Playing with a lead in the fourth quarter, taking time off the clock and not blowing the lead is all a team needs to do, and the Celtics managed to do exactly that playing without Paul Pierce in the fourth quarter.  Good for Pierce to get some rest in a game in which he still played 38 minutes, and good to see Doc Rivers continuing to adjust his rotations to mix in two or three reserves at a time with his starters, thus helping each of them to play as productive a role as possible.

More random thoughts from a grind-it-out win in Auburn Hills:

  • Regardless of any message that may have been sent, two foul shots, possession and an ejection with six minutes to play in a five-point game is an idiotic way to send that message.  As mentioned earlier, the Celtics were fortunate that Jason Maxiell missed both free throws and that he committed a technical that sent Ray Allen to the line for an extra point as well.  That doesn't make Kendrick Perkins' play any smarter.  There was no doubt that he committed a flagrant two and should have been ejected for it.  I'm all for sending a message in certain situations, but there is a time and a place.  That wasn't it.
  • My favorite part of the evening: The reaction after Eddie House hit the three to stretch the Celtics' lead to 11 late in the fourth.  Watching Eddie scream and jump around after a big bucket is always enjoyable enough.  But two of the first three guys off the bench to greet him were Bill Walker, who hadn't played in the game, and Sam Cassell, who wore street clothes and hasn't played a second this season.  The head slaps, the chest bumps, the ear-to-ear grin on every face: just one more part of the chemistry that has made this team such a joy to watch over the last year and a half.
  • With the exception of his time on the floor with Rondo in the fourth quarter, most of House's night was spent as de facto point guard rather than playing off the ball, where he has been particularly effective of late.  Didn't understand that or the DNP for Gabe Pruitt.
  • I'll cosign Jeff's sentiment from the game recap:  Rodney Stuckey is the real deal.  He is only going to get better and better.
  • Score another 2-for-2 night for the Rondo-KG lob play.  The first time, KG drew a foul on Rasheed Wallace, a success despite the lack of a basket on the play.  The second resulted in a Garnett dunk to stretch the lead to nine with 2:19 to play.

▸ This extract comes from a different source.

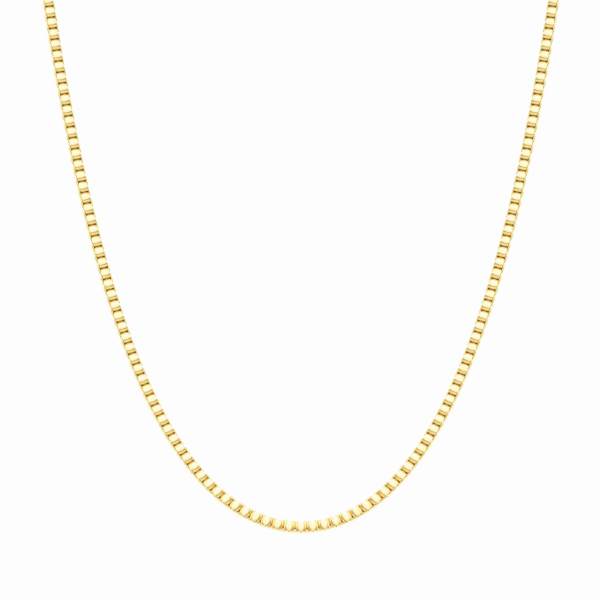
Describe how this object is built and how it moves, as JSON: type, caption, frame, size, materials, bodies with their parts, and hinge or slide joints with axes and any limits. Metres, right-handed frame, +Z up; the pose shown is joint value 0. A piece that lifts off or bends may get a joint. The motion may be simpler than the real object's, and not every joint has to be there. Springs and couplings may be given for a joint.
{
  "type": "box chain necklace",
  "caption": "Gold box chain necklace in its worn form, a closed loop of interlocking box links that hangs in a deep curve in front, with a clasp at the nape.",
  "frame": {"origin": "the nape, at the middle of the closed loop's back, where it sits on the neck", "axes": "+Z up, the front faces -Y, +X to the right seen from the front"},
  "size_m": [0.0912, 0.1081, 0.1282],
  "materials": {
    "chain_gold": "polished yellow gold",
    "clasp_gold": "polished yellow gold with light handling marks"
  },
  "bodies": {
    "root": {"chain_front": "chain_gold", "chain_back": "chain_gold", "end_ring_left": "clasp_gold", "end_ring_right": "clasp_gold", "clasp": "clasp_gold"}
  },
  "joints": []
}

  • Speaking of Garnett, credit him for playing a great game overall.  At some point last night that it has become surprisingly easy to unwittingly take KG for granted from time to time.  He has been his usual solid self throughout this streak, and on an ugly offensive night for both teams, he came up big last night: 22 points on 10-for-17 shooting, including 10 points in the fourth quarter.  KG looked good both on his mid-range jumper and in the post.  He grabbed nine boards and played excellent defense on Rasheed Wallace all night, frustrating the Pistons' big man into a 5-for-16 game from the field.  Wonderful performance for the Ticket.